You can then clean off the inside of the tube with fine sandpaper, apply a spot of epoxy glue and replace the old bush with a new one that you will be able to purchase from Pinnell and Bax. While you are attending to the rudder bushes you may also check that your rudder fits snugly to the hull. If there is a gap of over 6mm then you are again upsetting the flow of water across the rudder which slows you down. You can either push the rudder further up through the rudder tube or you may have to reshape the flange of the rudder. Either way make sure that the rudder then rotates freely without scrapping the hull”.

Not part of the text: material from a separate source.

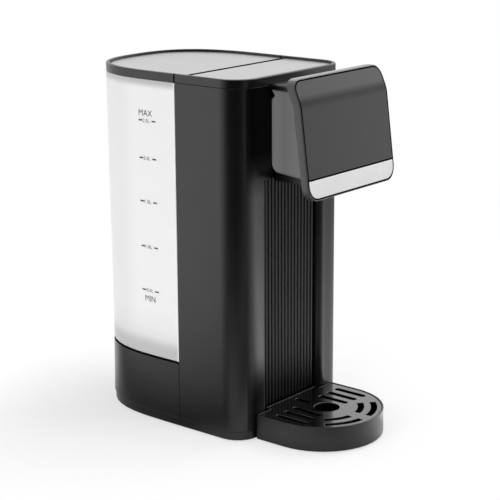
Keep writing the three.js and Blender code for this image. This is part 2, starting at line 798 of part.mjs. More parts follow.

Helm, Bobby Salmond, ƒƒ202.

Dinghy Show Boat and Jib Tracks

Through injury I had to miss the Dinghy Show this year for the first time in…. well, I don’t know how long.    It was very snowy in the week and I’m told it might have been a little bit quieter than usual both in terms of visitors and of course, in boats exhibited. Given how horrid the weather had been, a huge ‘well done’ to anyone who got there!

The Flying Fifteen Class had the World Champion boat on display.

I would guess that with much of the fleet now switching over to the new headsail design, there will have been a lot of interest in the new positioning of the jib tracks.  

 

 

The taller aspect ratio sail gives a chance to try sheeting the jib closer to the centre line.  The first trial site was on the onboard face of the vertical side of the seat tank, at the top edge. The traveller cars were not designed for this angle of pressure though and do not run smoothly in this configuration. Thinking has moved on, and Steve has moved his tracks now to the bottom edge of the 45 degree slope as you can see in this picture. Relative to the old track site a couple of inches up the slope the sheet position is a few inches forward.

Tip : I have just had my tracks moved to the same position!  Future proofing, hopefully !!